— Begin —
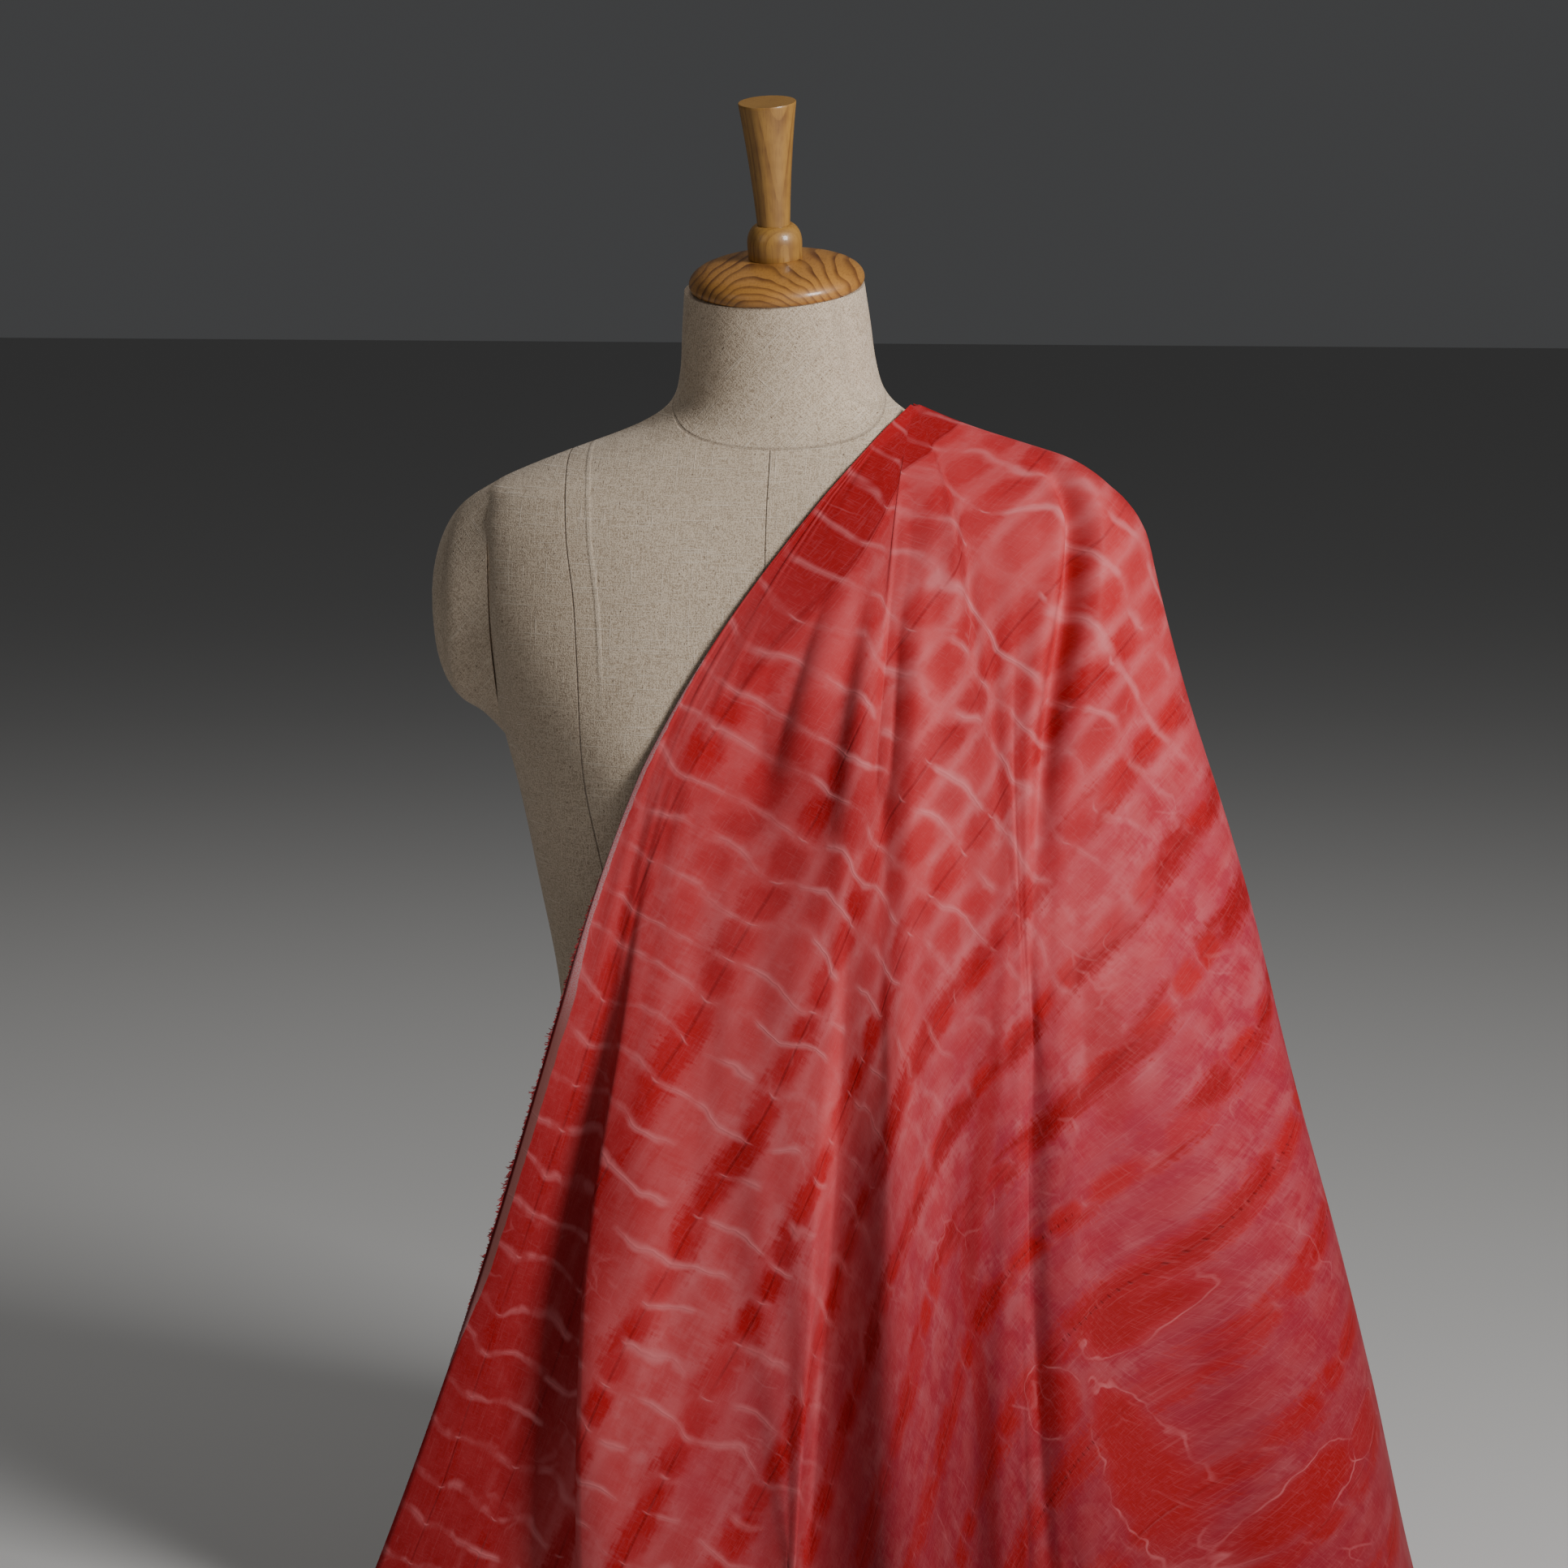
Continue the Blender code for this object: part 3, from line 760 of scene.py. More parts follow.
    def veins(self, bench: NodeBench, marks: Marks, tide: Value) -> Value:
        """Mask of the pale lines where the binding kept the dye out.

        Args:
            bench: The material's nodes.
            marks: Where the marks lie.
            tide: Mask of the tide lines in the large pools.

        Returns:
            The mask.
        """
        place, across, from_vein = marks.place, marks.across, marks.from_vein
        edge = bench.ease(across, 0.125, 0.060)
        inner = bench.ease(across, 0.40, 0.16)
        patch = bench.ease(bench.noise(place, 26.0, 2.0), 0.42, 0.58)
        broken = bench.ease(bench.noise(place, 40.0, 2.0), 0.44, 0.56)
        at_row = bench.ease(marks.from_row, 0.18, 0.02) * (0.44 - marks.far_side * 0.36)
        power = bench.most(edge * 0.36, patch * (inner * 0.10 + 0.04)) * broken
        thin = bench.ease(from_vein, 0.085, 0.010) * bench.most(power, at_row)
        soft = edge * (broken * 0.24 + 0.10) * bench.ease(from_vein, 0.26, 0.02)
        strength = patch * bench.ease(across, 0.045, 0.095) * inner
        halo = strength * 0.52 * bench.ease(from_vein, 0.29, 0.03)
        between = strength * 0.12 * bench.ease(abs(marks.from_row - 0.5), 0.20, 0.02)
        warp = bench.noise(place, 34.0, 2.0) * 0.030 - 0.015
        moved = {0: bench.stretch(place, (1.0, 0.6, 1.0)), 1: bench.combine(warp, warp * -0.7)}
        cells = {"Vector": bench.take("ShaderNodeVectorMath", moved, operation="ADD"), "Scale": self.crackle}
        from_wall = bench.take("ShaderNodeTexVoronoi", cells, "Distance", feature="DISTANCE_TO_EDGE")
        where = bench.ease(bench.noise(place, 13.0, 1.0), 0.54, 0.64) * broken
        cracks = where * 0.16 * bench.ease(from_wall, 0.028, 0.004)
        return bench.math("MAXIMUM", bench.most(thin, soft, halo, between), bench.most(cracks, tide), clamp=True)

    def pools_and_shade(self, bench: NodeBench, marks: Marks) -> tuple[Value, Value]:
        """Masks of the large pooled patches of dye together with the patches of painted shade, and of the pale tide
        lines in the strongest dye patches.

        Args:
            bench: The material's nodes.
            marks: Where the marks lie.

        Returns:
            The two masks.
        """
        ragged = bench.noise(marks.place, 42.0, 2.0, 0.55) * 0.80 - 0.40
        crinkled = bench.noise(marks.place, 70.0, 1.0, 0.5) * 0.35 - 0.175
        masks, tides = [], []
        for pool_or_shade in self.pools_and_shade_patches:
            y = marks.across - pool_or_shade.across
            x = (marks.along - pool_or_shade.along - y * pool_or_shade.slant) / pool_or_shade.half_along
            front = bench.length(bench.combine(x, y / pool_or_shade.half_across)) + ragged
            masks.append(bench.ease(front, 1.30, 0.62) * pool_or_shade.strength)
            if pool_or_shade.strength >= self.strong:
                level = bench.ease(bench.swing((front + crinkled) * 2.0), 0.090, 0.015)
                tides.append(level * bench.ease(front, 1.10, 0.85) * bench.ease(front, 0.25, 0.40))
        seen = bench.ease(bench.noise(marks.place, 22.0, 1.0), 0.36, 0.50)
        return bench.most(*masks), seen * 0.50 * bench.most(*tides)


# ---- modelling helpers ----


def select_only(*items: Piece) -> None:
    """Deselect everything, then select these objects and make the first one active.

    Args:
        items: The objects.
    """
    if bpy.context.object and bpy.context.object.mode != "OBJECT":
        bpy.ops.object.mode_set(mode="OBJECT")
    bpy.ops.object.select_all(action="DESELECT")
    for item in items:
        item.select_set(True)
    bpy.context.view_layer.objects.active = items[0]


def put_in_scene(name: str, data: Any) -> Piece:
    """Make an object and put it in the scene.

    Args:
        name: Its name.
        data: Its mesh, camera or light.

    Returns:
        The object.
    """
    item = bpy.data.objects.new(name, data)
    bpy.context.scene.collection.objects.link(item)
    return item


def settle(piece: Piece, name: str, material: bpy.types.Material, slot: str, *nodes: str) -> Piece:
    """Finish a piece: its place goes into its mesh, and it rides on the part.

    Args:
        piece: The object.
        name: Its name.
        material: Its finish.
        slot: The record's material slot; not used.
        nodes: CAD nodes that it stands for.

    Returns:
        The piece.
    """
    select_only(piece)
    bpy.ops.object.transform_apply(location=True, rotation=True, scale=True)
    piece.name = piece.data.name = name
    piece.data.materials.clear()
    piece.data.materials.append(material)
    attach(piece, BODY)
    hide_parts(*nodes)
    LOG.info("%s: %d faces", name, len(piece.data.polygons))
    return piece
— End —
[Given problem] Exactly reproduce the material above.

[Final result]
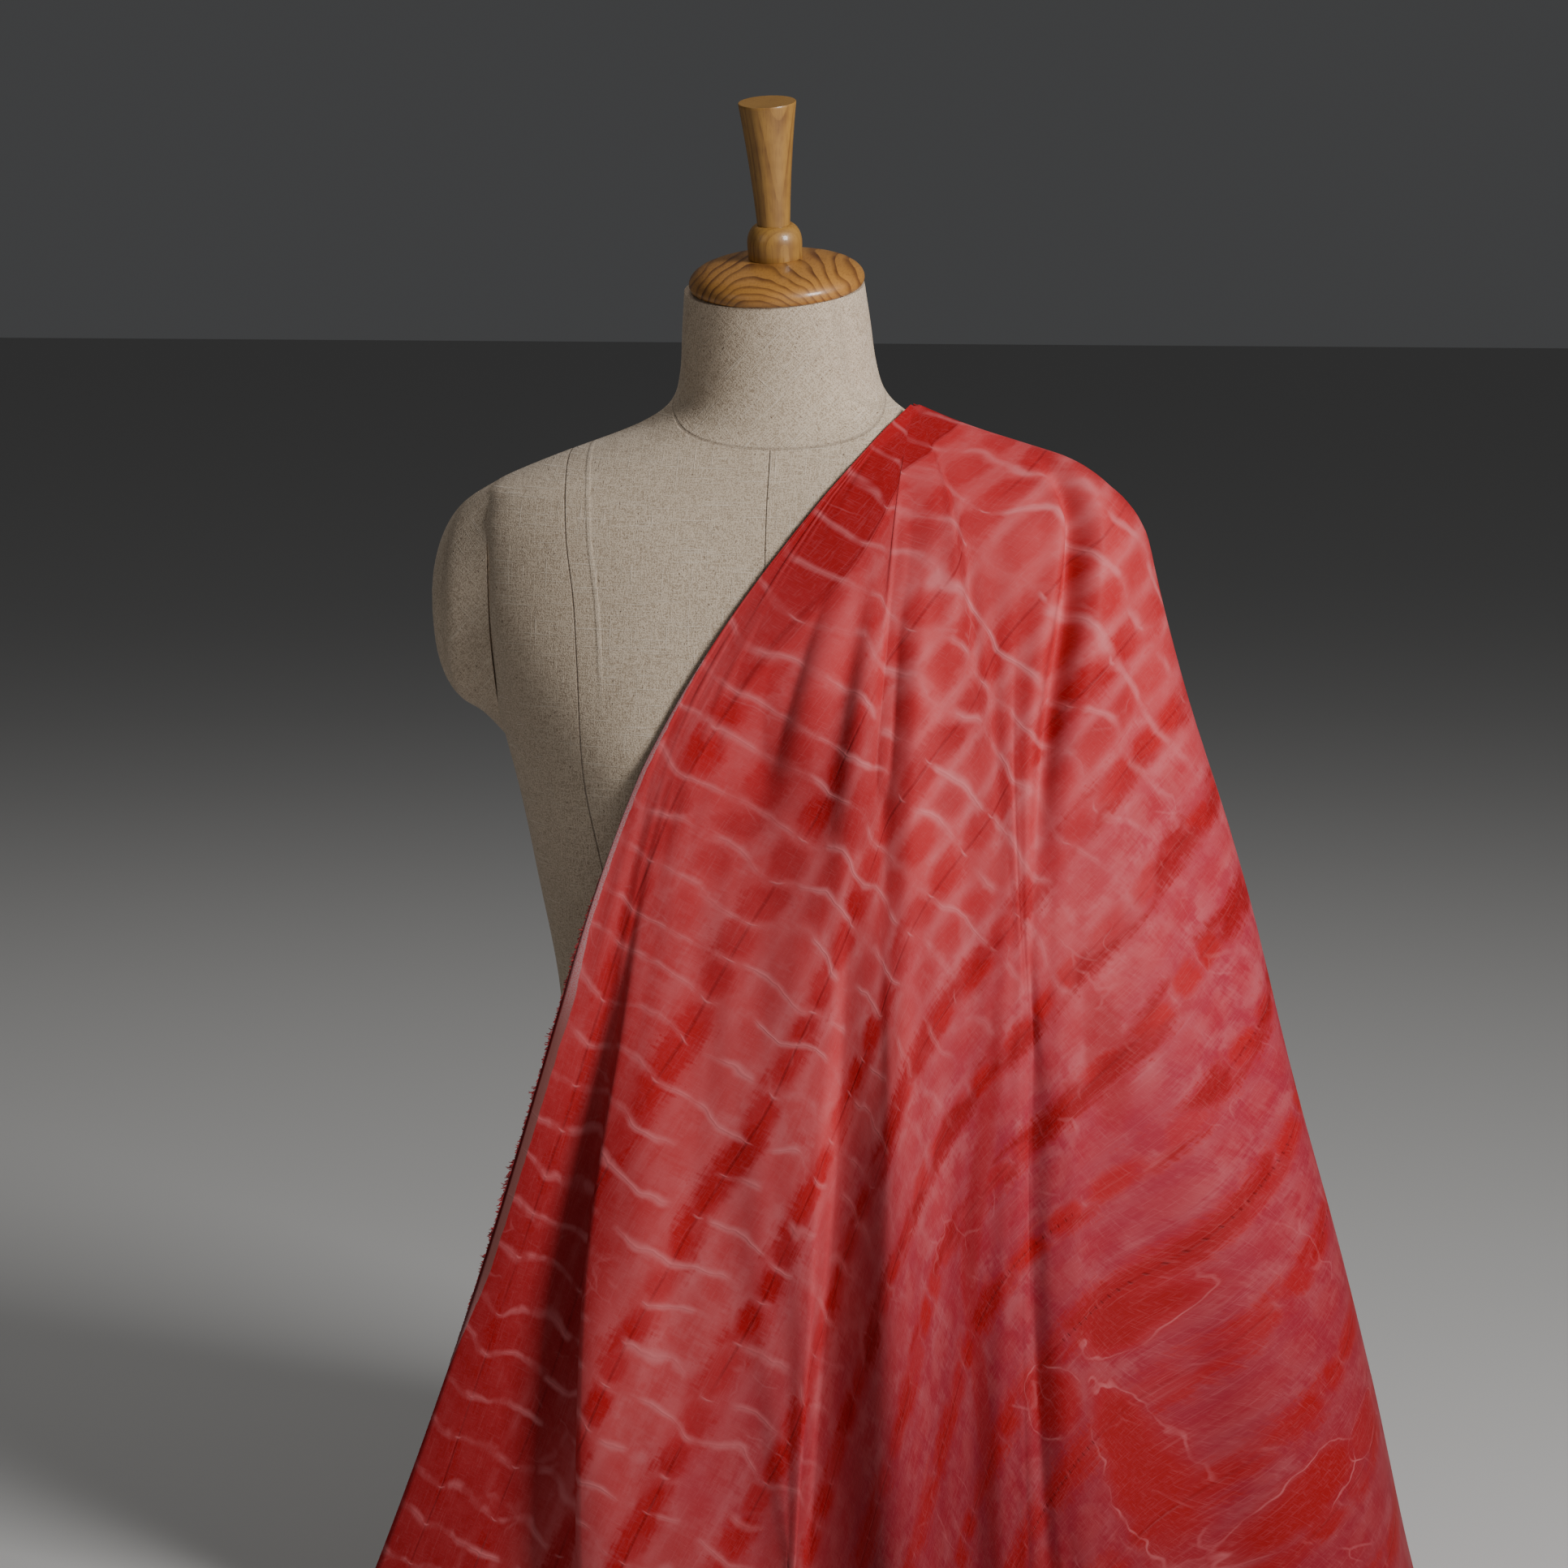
Continue the Blender code for this object: part 3, from line 760 of scene.py. More parts follow.
    def veins(self, bench: NodeBench, marks: Marks, tide: Value) -> Value:
        """Mask of the pale lines where the binding kept the dye out.

        Args:
            bench: The material's nodes.
            marks: Where the marks lie.
            tide: Mask of the tide lines in the large pools.

        Returns:
            The mask.
        """
        place, across, from_vein = marks.place, marks.across, marks.from_vein
        edge = bench.ease(across, 0.125, 0.060)
        inner = bench.ease(across, 0.40, 0.16)
        patch = bench.ease(bench.noise(place, 26.0, 2.0), 0.42, 0.58)
        broken = bench.ease(bench.noise(place, 40.0, 2.0), 0.44, 0.56)
        at_row = bench.ease(marks.from_row, 0.18, 0.02) * (0.44 - marks.far_side * 0.36)
        power = bench.most(edge * 0.36, patch * (inner * 0.10 + 0.04)) * broken
        thin = bench.ease(from_vein, 0.085, 0.010) * bench.most(power, at_row)
        soft = edge * (broken * 0.24 + 0.10) * bench.ease(from_vein, 0.26, 0.02)
        strength = patch * bench.ease(across, 0.045, 0.095) * inner
        halo = strength * 0.52 * bench.ease(from_vein, 0.29, 0.03)
        between = strength * 0.12 * bench.ease(abs(marks.from_row - 0.5), 0.20, 0.02)
        warp = bench.noise(place, 34.0, 2.0) * 0.030 - 0.015
        moved = {0: bench.stretch(place, (1.0, 0.6, 1.0)), 1: bench.combine(warp, warp * -0.7)}
        cells = {"Vector": bench.take("ShaderNodeVectorMath", moved, operation="ADD"), "Scale": self.crackle}
        from_wall = bench.take("ShaderNodeTexVoronoi", cells, "Distance", feature="DISTANCE_TO_EDGE")
        where = bench.ease(bench.noise(place, 13.0, 1.0), 0.54, 0.64) * broken
        cracks = where * 0.16 * bench.ease(from_wall, 0.028, 0.004)
        return bench.math("MAXIMUM", bench.most(thin, soft, halo, between), bench.most(cracks, tide), clamp=True)

    def pools_and_shade(self, bench: NodeBench, marks: Marks) -> tuple[Value, Value]:
        """Masks of the large pooled patches of dye together with the patches of painted shade, and of the pale tide
        lines in the strongest dye patches.

        Args:
            bench: The material's nodes.
            marks: Where the marks lie.

        Returns:
            The two masks.
        """
        ragged = bench.noise(marks.place, 42.0, 2.0, 0.55) * 0.80 - 0.40
        crinkled = bench.noise(marks.place, 70.0, 1.0, 0.5) * 0.35 - 0.175
        masks, tides = [], []
        for pool_or_shade in self.pools_and_shade_patches:
            y = marks.across - pool_or_shade.across
            x = (marks.along - pool_or_shade.along - y * pool_or_shade.slant) / pool_or_shade.half_along
            front = bench.length(bench.combine(x, y / pool_or_shade.half_across)) + ragged
            masks.append(bench.ease(front, 1.30, 0.62) * pool_or_shade.strength)
            if pool_or_shade.strength >= self.strong:
                level = bench.ease(bench.swing((front + crinkled) * 2.0), 0.090, 0.015)
                tides.append(level * bench.ease(front, 1.10, 0.85) * bench.ease(front, 0.25, 0.40))
        seen = bench.ease(bench.noise(marks.place, 22.0, 1.0), 0.36, 0.50)
        return bench.most(*masks), seen * 0.50 * bench.most(*tides)


# ---- modelling helpers ----


def select_only(*items: Piece) -> None:
    """Deselect everything, then select these objects and make the first one active.

    Args:
        items: The objects.
    """
    if bpy.context.object and bpy.context.object.mode != "OBJECT":
        bpy.ops.object.mode_set(mode="OBJECT")
    bpy.ops.object.select_all(action="DESELECT")
    for item in items:
        item.select_set(True)
    bpy.context.view_layer.objects.active = items[0]


def put_in_scene(name: str, data: Any) -> Piece:
    """Make an object and put it in the scene.

    Args:
        name: Its name.
        data: Its mesh, camera or light.

    Returns:
        The object.
    """
    item = bpy.data.objects.new(name, data)
    bpy.context.scene.collection.objects.link(item)
    return item


def settle(piece: Piece, name: str, material: bpy.types.Material, slot: str, *nodes: str) -> Piece:
    """Finish a piece: its place goes into its mesh, and it rides on the part.

    Args:
        piece: The object.
        name: Its name.
        material: Its finish.
        slot: The record's material slot; not used.
        nodes: CAD nodes that it stands for.

    Returns:
        The piece.
    """
    select_only(piece)
    bpy.ops.object.transform_apply(location=True, rotation=True, scale=True)
    piece.name = piece.data.name = name
    piece.data.materials.clear()
    piece.data.materials.append(material)
    attach(piece, BODY)
    hide_parts(*nodes)
    LOG.info("%s: %d faces", name, len(piece.data.polygons))
    return piece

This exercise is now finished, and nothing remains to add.